Bitcoin and other cryptocurrencies are experiencing a rise in value on Thursday, as they follow the upward trend of stocks. This positive sentiment towards risk-sensitive assets is fueled by Nvidia’s impressive earnings and the positive outlook for interest rates.

In the past 24 hours, the price of Bitcoin has increased by 2%, reaching $26,500. The largest digital asset has comfortably stayed above its recent low point of $25,500, which was reached in a selloff last week, breaking a period of historically low volatility in the crypto market.

Bitcoin has shown a correlation with the technology stock-heavy Nasdaq 100 stock index. Therefore, as the Nasdaq 100, along with the Dow Jones Industrial Average and S&P 500, was expected to experience a surge on Thursday, cryptocurrencies are likely to benefit from this upward momentum. One of the driving factors behind this positive outlook is the impressive performance of chip maker Nvidia (ticker: NVDA), whose “beat and raise” results have continued to boost equities, especially in the tech sector, due to the growing investor interest in artificial intelligence.

Sophie Lund-Yates, an analyst at broker Hargreaves Lansdown, states, “Nvidia smashing the forecast ceiling has also lifted the mood elsewhere.”

However, Nvidia is not the only contributing factor to this positive sentiment. Risk appetite is increasing as bond yields decline from multi-decade highs, which is an important macro trend that has a significant impact on cryptocurrencies.

Treasury Yields and their Impact on Cryptocurrencies

In recent weeks, there has been a surge in Treasury yields, which has had a significant impact on Bitcoin and other cryptocurrencies. Market expectations suggest that the Federal Reserve’s commitment to fighting inflation and supporting a strong economy will result in interest rates remaining at historically high levels for longer than initially anticipated. This development, coupled with higher rates and yields, has put immense pressure on the crypto market and tech stocks.

One of the main reasons behind the negative impact on Bitcoin is that investors now have the opportunity to earn around 5% on risk-free Treasuries. This level of return makes riskier investments like Bitcoin seem less appealing. Consequently, this shift in investor sentiment was a driving force behind the selloff of Bitcoin last year.

Interestingly, recent data shows that yields have started to retreat across the curve. For example, the benchmark 10-year U.S. Treasury yield fell to 4.18% on Thursday, having previously reached its highest level since 2007 at 4.35% earlier in the week. The decline in yields has been attributed to growing concerns about a potential “hard landing” scenario. In other words, there is mounting fear that the Federal Reserve won’t be able to bring inflation under control without causing an economic slowdown. These concerns have led to speculation that the Fed will adopt a more accommodative approach, which has further contributed to the downward trend in yields.

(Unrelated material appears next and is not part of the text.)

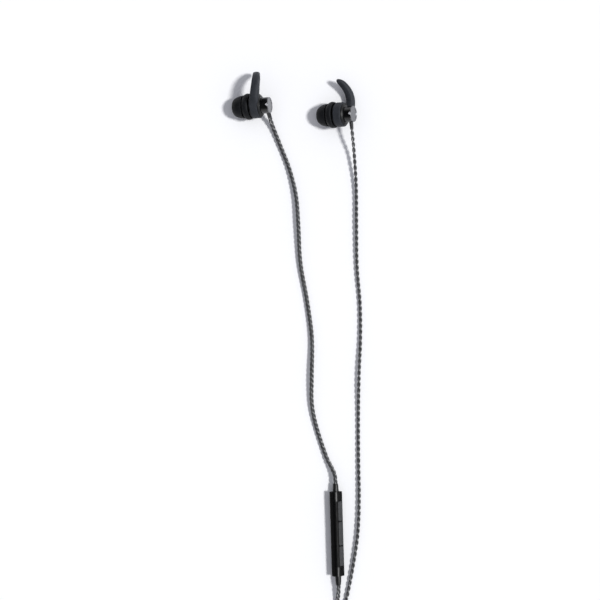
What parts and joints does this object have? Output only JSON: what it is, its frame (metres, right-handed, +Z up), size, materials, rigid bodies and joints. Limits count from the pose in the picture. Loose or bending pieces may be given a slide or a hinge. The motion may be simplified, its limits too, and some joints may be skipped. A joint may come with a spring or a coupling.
{
  "type": "wired in-ear earphones",
  "caption": "Wired in-ear earphones with metal barrels, double-flange silicone tips, ear fins, twisted cords, an inline button remote, a splitter and a four-contact plug.",
  "frame": {"origin": "on the surface the set lies on, under the middle of the box round the two earpieces", "axes": "+X from the left earpiece to the right one, +Y away from the cords, +Z up"},
  "size_m": [0.0843, 0.3722, 0.018],
  "materials": {
    "silicone": "satin silicone",
    "gloss_shell": "smooth black",
    "black_metal": "satin black anodised",
    "bright_metal": "turned, bright",
    "mesh_steel": "fine mesh",
    "driver_steel": "plated",
    "copper": "enamelled copper wire",
    "film": "thin film",
    "dark_plastic": "moulded",
    "circuit_board": "solder mask",
    "soft_black": "soft moulded",
    "button_black": "satin",
    "contact_gold": "plated",
    "cord_jacket": "twisted strands with smooth jackets",
    "tie_fabric": "hook-and-loop strap"
  },
  "bodies": {
    "set": {"left_front_shell": "gloss_shell", "left_nozzle_mesh": "mesh_steel", "left_driver_frame": "dark_plastic", "left_driver_yoke": "driver_steel", "left_driver_magnet": "driver_steel", "left_voice_coil": "copper", "left_diaphragm": "film", "left_driver_board": "circuit_board", "left_barrel": "black_metal", "left_end_cap": "bright_metal", "left_strain_relief": "soft_black", "right_front_shell": "gloss_shell", "right_nozzle_mesh": "mesh_steel", "right_driver_frame": "dark_plastic", "right_driver_yoke": "driver_steel", "right_driver_magnet": "driver_steel", "right_voice_coil": "copper", "right_diaphragm": "film", "right_driver_board": "circuit_board", "right_barrel": "black_metal", "right_end_cap": "bright_metal", "right_strain_relief": "soft_black", "remote_front_shell": "gloss_shell", "remote_back_shell": "gloss_shell", "remote_board": "circuit_board", "dome_switches": "driver_steel", "microphone": "driver_steel", "remote_upper_relief": "soft_black", "remote_lower_relief": "soft_black", "splitter_upper_shell": "gloss_shell", "splitter_lower_shell": "gloss_shell", "splitter_relief": "soft_black", "plug_grip": "gloss_shell", "plug_relief": "soft_black", "plug_sleeve": "contact_gold", "plug_rings": "contact_gold", "plug_bands": "dark_plastic", "plug_point": "contact_gold", "left_upper_cord": "cord_jacket", "left_lower_cord": "cord_jacket", "right_cord": "cord_jacket", "main_cord": "cord_jacket", "main_cord_coil": "cord_jacket", "plug_cord": "cord_jacket", "cord_tie": "tie_fabric"},
    "left_tip": {"left_ear_tip": "silicone"},
    "right_tip": {"right_ear_tip": "silicone"},
    "left_fin": {"left_ear_fin": "silicone"},
    "right_fin": {"right_ear_fin": "silicone"},
    "volume_up": {"volume_up_button": "button_black"},
    "play": {"play_button": "button_black"},
    "volume_down": {"volume_down_button": "button_black"}
  },
  "joints": [
    {"name": "left_tip_pull", "type": "slide", "parent": "set", "child": "left_tip", "axis": [-0.9528, -0.0416, -0.3007], "range_m": [0, 0.006]},
    {"name": "right_tip_pull", "type": "slide", "parent": "set", "child": "right_tip", "axis": [-0.9026, 0, -0.4305], "range_m": [0, 0.006]},
    {"name": "left_fin_turn", "type": "hinge", "parent": "set", "child": "left_fin", "pos_m": [-0.0193, -0.00301, 0.00824], "axis": [-0.9528, -0.0416, -0.3007], "range_deg": [-15, 15]},
    {"name": "right_fin_turn", "type": "hinge", "parent": "set", "child": "right_fin", "pos_m": [0.02488, -0.0076, 0.0093], "axis": [-0.9026, 0, -0.4305], "range_deg": [-15, 15]},
    {"name": "volume_up_press", "type": "slide", "parent": "set", "child": "volume_up", "axis": [-0.7428, -0.022, -0.6691], "range_m": [0, 0.0003], "stiffness_N_per_m": 4000},
    {"name": "play_press", "type": "slide", "parent": "set", "child": "play", "axis": [-0.7428, -0.022, -0.6691], "range_m": [0, 0.0003], "stiffness_N_per_m": 4000},
    {"name": "volume_down_press", "type": "slide", "parent": "set", "child": "volume_down", "axis": [-0.7428, -0.022, -0.6691], "range_m": [0, 0.0003], "stiffness_N_per_m": 4000}
  ]
}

Henry Allen, an analyst at Deutsche Bank, commented on the recent developments: “Concerns about a hard landing gathered pace over the last 24 hours, which triggered a major rally as speculation mounted that central banks might press pause on their rate hikes.”

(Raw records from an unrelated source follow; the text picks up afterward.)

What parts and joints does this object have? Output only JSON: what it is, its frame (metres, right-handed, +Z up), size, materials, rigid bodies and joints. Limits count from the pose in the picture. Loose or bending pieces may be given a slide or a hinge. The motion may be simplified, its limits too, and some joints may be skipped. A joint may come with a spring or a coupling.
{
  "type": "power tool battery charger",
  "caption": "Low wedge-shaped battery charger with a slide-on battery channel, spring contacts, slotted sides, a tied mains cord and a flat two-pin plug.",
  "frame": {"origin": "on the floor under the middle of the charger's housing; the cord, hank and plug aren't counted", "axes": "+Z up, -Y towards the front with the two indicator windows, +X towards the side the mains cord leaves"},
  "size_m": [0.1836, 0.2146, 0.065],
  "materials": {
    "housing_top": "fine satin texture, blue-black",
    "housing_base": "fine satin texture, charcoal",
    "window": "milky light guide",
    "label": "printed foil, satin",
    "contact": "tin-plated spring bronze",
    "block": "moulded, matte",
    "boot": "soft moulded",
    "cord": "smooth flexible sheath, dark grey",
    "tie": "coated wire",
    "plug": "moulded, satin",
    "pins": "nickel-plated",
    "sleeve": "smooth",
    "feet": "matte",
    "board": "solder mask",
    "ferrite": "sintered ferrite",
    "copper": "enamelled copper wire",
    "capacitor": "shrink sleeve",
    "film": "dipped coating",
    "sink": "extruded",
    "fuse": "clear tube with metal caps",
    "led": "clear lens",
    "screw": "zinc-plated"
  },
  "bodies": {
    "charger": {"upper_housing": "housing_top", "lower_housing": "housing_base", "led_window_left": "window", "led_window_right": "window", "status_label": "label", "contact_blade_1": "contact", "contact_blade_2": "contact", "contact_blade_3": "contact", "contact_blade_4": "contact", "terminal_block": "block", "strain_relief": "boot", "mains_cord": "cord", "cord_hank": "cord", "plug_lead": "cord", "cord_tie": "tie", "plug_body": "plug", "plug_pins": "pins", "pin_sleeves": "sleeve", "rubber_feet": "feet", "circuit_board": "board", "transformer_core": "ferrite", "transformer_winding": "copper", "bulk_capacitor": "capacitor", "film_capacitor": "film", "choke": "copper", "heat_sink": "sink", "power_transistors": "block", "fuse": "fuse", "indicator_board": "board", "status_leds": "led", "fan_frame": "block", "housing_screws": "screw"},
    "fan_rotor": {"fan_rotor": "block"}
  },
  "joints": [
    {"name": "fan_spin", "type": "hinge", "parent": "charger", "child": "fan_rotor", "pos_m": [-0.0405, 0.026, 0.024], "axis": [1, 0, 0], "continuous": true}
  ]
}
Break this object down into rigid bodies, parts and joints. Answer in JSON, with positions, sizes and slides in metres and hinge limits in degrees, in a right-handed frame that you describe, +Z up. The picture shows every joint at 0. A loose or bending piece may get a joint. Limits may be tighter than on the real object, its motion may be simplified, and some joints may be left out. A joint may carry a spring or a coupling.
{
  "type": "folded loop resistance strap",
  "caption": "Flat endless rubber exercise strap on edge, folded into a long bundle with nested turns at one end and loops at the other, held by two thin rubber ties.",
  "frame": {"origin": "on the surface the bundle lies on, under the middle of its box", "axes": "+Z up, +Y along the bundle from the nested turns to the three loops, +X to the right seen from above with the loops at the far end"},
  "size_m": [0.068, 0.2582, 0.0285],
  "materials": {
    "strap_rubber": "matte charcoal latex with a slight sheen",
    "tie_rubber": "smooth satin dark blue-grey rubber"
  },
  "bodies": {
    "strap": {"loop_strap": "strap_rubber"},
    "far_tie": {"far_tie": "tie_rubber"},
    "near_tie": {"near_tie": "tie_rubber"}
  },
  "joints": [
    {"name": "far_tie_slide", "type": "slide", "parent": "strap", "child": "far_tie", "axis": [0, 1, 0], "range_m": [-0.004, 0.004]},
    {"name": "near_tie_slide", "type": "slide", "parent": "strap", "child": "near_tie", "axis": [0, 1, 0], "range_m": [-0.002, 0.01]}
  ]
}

While Bitcoin remains a key focus in the crypto market, Ether, the second-largest token, experienced a 2% increase, reaching $1,675. Other smaller cryptocurrencies or altcoins also saw gains, with Cardano climbing 3% and Polygon ticking 1% higher. However, memecoins like Dogecoin and Shiba Inu had more subdued gains, each increasing by less than 1%.

It is important to closely monitor the relationship between Treasury yields and the crypto market as it can provide valuable insights into investor sentiment and potential trends in the future.